METHODS: In 233 women and 52 men (age: 22.7±3.1 vs. 24.0±3.2 years; BMI: 22.2±2.9 vs. 24.2±3.1 kg∙m-2) the following parameters were assessed: calcaneal Stiffness Index ([SI]; quantitative ultrasound), body composition (bioelectrical impedance analysis), actual and past physical activity level ([PAL]; standardized questionnaire), and food/nutrient intake (3-day dietary record). Sex differences (Mann-Whitney-U-tests), relationships between SI and lifestyle factors (Spearman’s rank correlation), and the influence of the factors on the variance of SI (multiple linear regression) were tested (α=0.05).
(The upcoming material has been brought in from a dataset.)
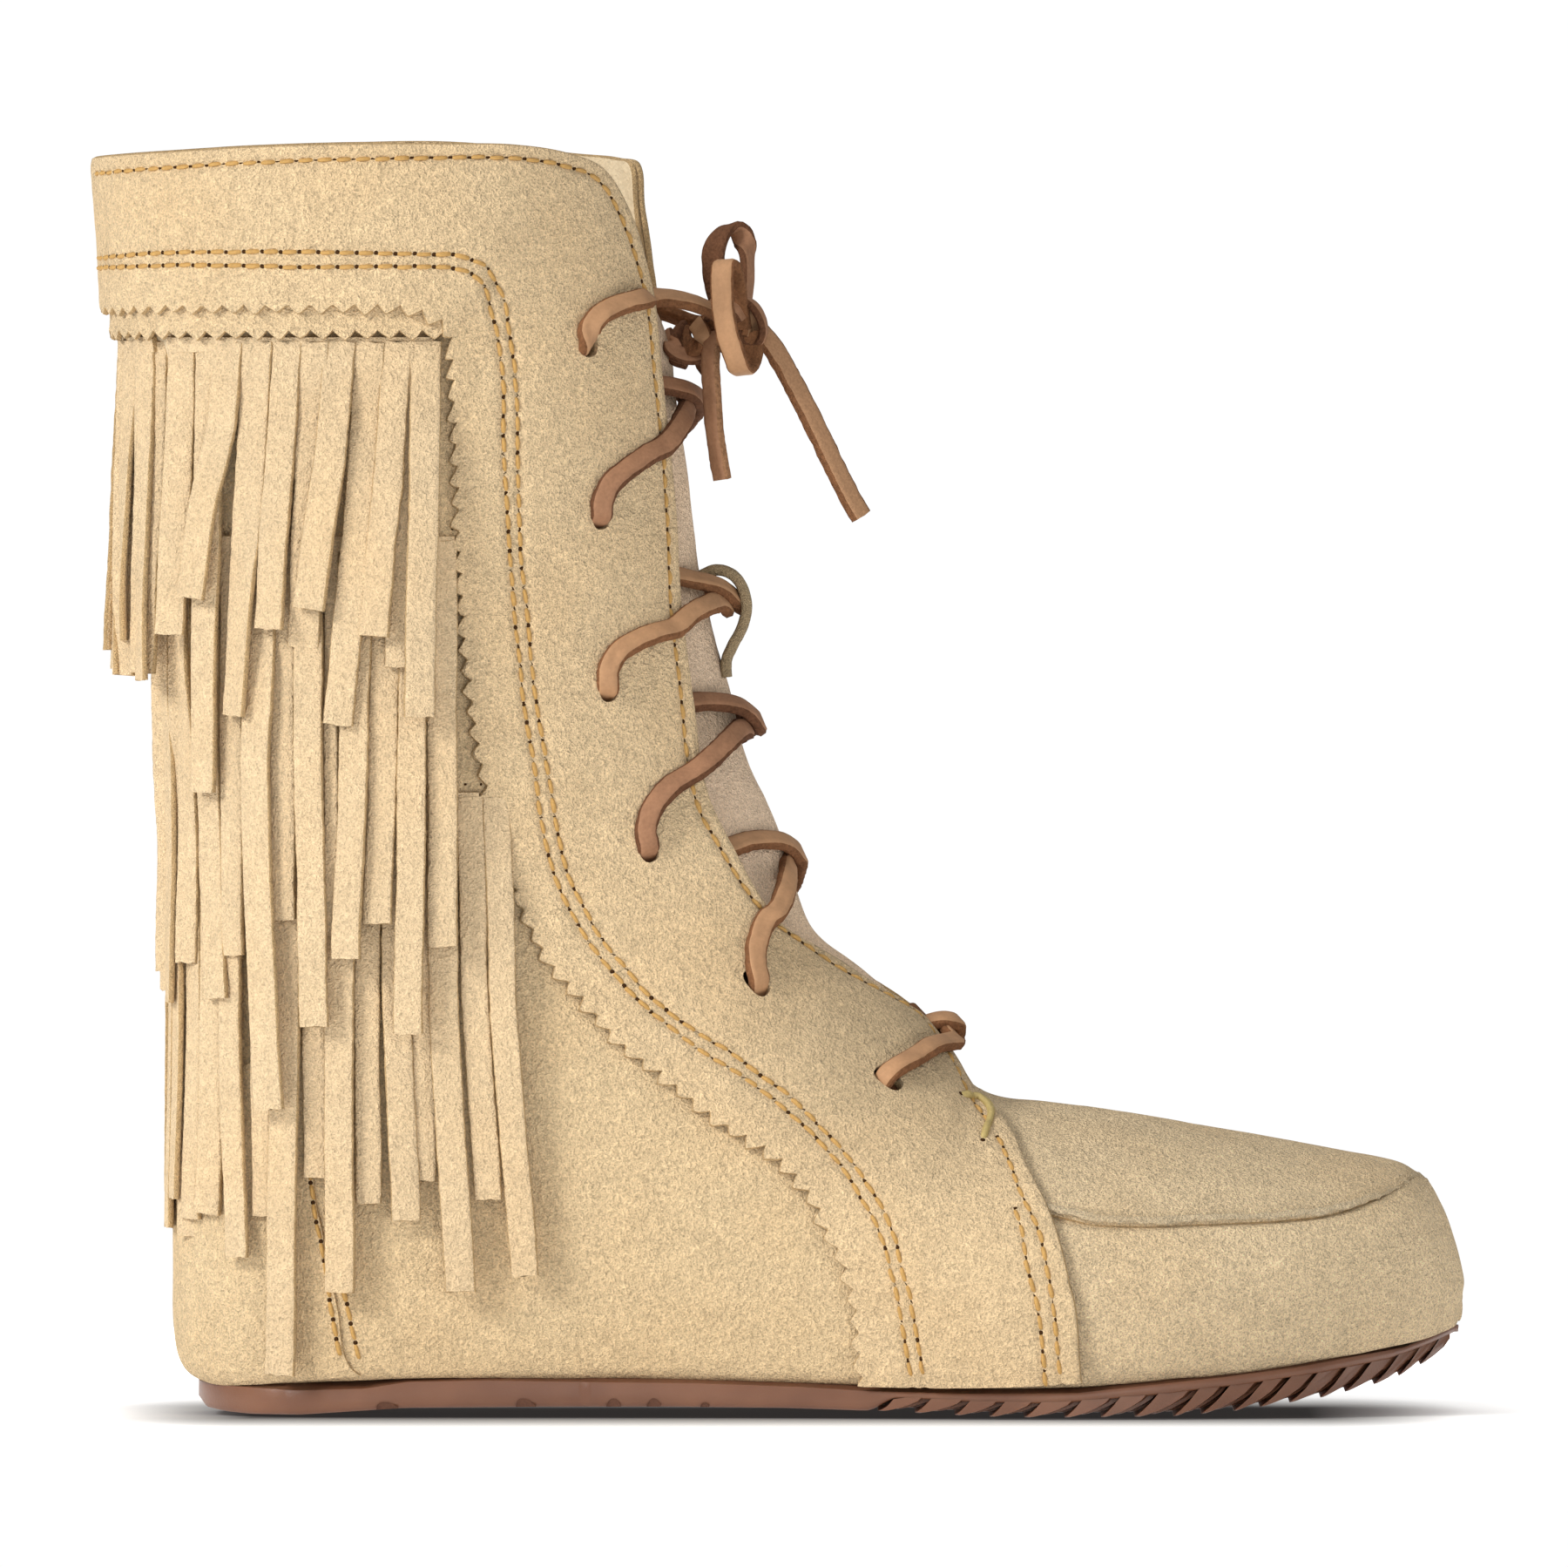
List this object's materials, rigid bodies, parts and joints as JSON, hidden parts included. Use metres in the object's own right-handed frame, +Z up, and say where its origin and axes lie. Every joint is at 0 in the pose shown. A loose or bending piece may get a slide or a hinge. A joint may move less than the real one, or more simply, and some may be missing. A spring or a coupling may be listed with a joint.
{
  "type": "moccasin boot",
  "caption": "Calf-height suede moccasin boot with a laced front, tiered leather fringe, pinked panels and a lugged gum sole.",
  "frame": {"origin": "middle of the flat heel patch under the outsole", "axes": "+X towards the toe, +Y towards the inner (medial) side, +Z up; the outer side faces -Y"},
  "size_m": [0.2782, 0.0992, 0.2568],
  "materials": {
    "suede": "matte brushed suede, sand beige, short fuzzy nap",
    "fringe": "matte brushed suede, sand beige, cut edges fuzzy",
    "tongue_suede": "matte suede, paler and pinker than the upper",
    "lining": "smooth matte lining leather, light tan",
    "outsole_rubber": "semi-gloss gum rubber, warm brown",
    "board": "pressed fibre board, matte tan",
    "footbed": "soft matte footbed cover over foam",
    "lace_leather": "tan lace, smooth outer face and darker fuzzy flesh side",
    "thread": "twisted waxed thread, golden olive"
  },
  "bodies": {
    "boot": {"front_panel_lateral": "suede", "facing_lining_lateral": "lining", "rear_quarter_lateral": "suede", "lining_lateral": "lining", "bar_tack_thread_lateral": "thread", "front_panel_medial": "suede", "facing_lining_medial": "lining", "rear_quarter_medial": "suede", "lining_medial": "lining", "bar_tack_thread_medial": "thread", "heel_panel": "suede", "heel_counter": "board", "toe_plug": "suede", "toe_wall": "suede", "vamp_lining": "lining", "tongue": "tongue_suede", "pinked_header_strip": "suede", "outsole": "outsole_rubber", "sole_filler": "footbed", "insole_board": "board", "footbed": "footbed", "lace": "lace_leather", "lace_knot": "lace_leather", "tongue_lace_keeper": "thread"},
    "fringe_upper_lateral": {"fringe_upper_lateral": "fringe"},
    "fringe_upper_medial": {"fringe_upper_medial": "fringe"},
    "fringe_upper_back": {"fringe_upper_back": "fringe"},
    "fringe_middle_lateral": {"fringe_middle_lateral": "fringe"},
    "fringe_middle_medial": {"fringe_middle_medial": "fringe"},
    "fringe_middle_back": {"fringe_middle_back": "fringe"},
    "fringe_lower_lateral": {"fringe_lower_lateral": "fringe"},
    "fringe_lower_medial": {"fringe_lower_medial": "fringe"},
    "fringe_lower_back": {"fringe_lower_back": "fringe"},
    "bow_loop_front": {"bow_loop_front": "lace_leather"},
    "bow_loop_back": {"bow_loop_back": "lace_leather"},
    "lace_end_short": {"lace_end_short": "lace_leather"},
    "lace_end_long": {"lace_end_long": "lace_leather"}
  },
  "joints": [
    {"name": "swing_fringe_upper_lateral", "type": "hinge", "parent": "boot", "child": "fringe_upper_lateral", "pos_m": [0.00182, -0.0371, 0.21715], "axis": [-0.9515, 0.3076, 0], "range_deg": [0, 35]},
    {"name": "swing_fringe_upper_medial", "type": "hinge", "parent": "boot", "child": "fringe_upper_medial", "pos_m": [0.00182, 0.0371, 0.21715], "axis": [0.9515, 0.3076, 0], "range_deg": [0, 35]},
    {"name": "swing_fringe_upper_back", "type": "hinge", "parent": "boot", "child": "fringe_upper_back", "pos_m": [-0.03369, 0, 0.21698], "axis": [0, 1, 0], "range_deg": [0, 35]},
    {"name": "swing_fringe_middle_lateral", "type": "hinge", "parent": "boot", "child": "fringe_middle_lateral", "pos_m": [0.0068, -0.0358, 0.17693], "axis": [-0.9559, 0.2937, 0], "range_deg": [0, 28]},
    {"name": "swing_fringe_middle_medial", "type": "hinge", "parent": "boot", "child": "fringe_middle_medial", "pos_m": [0.0068, 0.0358, 0.17693], "axis": [0.9559, 0.2937, 0], "range_deg": [0, 28]},
    {"name": "swing_fringe_middle_back", "type": "hinge", "parent": "boot", "child": "fringe_middle_back", "pos_m": [-0.02792, 0, 0.1768], "axis": [0, 1, 0], "range_deg": [0, 28]},
    {"name": "swing_fringe_lower_lateral", "type": "hinge", "parent": "boot", "child": "fringe_lower_lateral", "pos_m": [0.01118, -0.03423, 0.12524], "axis": [-0.971, 0.2392, 0], "range_deg": [0, 23]},
    {"name": "swing_fringe_lower_medial", "type": "hinge", "parent": "boot", "child": "fringe_lower_medial", "pos_m": [0.01118, 0.03423, 0.12524], "axis": [0.971, 0.2392, 0], "range_deg": [0, 23]},
    {"name": "swing_fringe_lower_back", "type": "hinge", "parent": "boot", "child": "fringe_lower_back", "pos_m": [-0.02398, 0, 0.12524], "axis": [0, 1, 0], "range_deg": [0, 23]},
    {"name": "swing_bow_loop_front", "type": "hinge", "parent": "boot", "child": "bow_loop_front", "pos_m": [0.0908, -0.002, 0.2194], "axis": [0, 1, 0], "range_deg": [-8, 8]},
    {"name": "swing_bow_loop_back", "type": "hinge", "parent": "boot", "child": "bow_loop_back", "pos_m": [0.0908, -0.002, 0.2194], "axis": [0, 1, 0], "range_deg": [-8, 8]},
    {"name": "swing_lace_end_short", "type": "hinge", "parent": "boot", "child": "lace_end_short", "pos_m": [0.0908, -0.002, 0.2194], "axis": [0, 1, 0], "range_deg": [-8, 6]},
    {"name": "swing_lace_end_long", "type": "hinge", "parent": "boot", "child": "lace_end_long", "pos_m": [0.0908, -0.002, 0.2194], "axis": [0, 1, 0], "range_deg": [-12, 12]}
  ],
  "couplings": [
    {"joint": "swing_fringe_middle_lateral", "follows": "swing_fringe_upper_lateral", "ratio": 0.8},
    {"joint": "swing_fringe_lower_lateral", "follows": "swing_fringe_upper_lateral", "ratio": 0.65},
    {"joint": "swing_fringe_middle_medial", "follows": "swing_fringe_upper_medial", "ratio": 0.8},
    {"joint": "swing_fringe_lower_medial", "follows": "swing_fringe_upper_medial", "ratio": 0.65},
    {"joint": "swing_fringe_middle_back", "follows": "swing_fringe_upper_back", "ratio": 0.8},
    {"joint": "swing_fringe_lower_back", "follows": "swing_fringe_upper_back", "ratio": 0.65}
  ]
}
RESULTS: 6.9% of the women and 5.8% of the men were classified as osteopenic (-2.5< T score <-1). Significant correlations between SI and BMI, absolute fat mass and fat-free mass, actual PAL, and physical activity during adolescence were found in women (r=0.18-0.24, all P<0.05), but not in men. Food/nutrient parameters did not significantly correlate with bone outcomes (P>0.05). In multiple regression analysis physical activity during adolescence, actual PAL, and BMI explained 8% of the variance of SI (P<0.0001): SI=32.2+3.5∙physical activity during adolescence [1: very low, 2: low, 3: medium, 4: high, 5: very high] +28.5∙PAL+0.8∙BMI [kg∙m-2].
CONCLUSIONS: Parameters of physical activity seem to be more important for bone health than nutrition factors. Therefore, high levels of physical activity during childhood, adolescence, and early-adult life are highly recommended to improve bone parameters.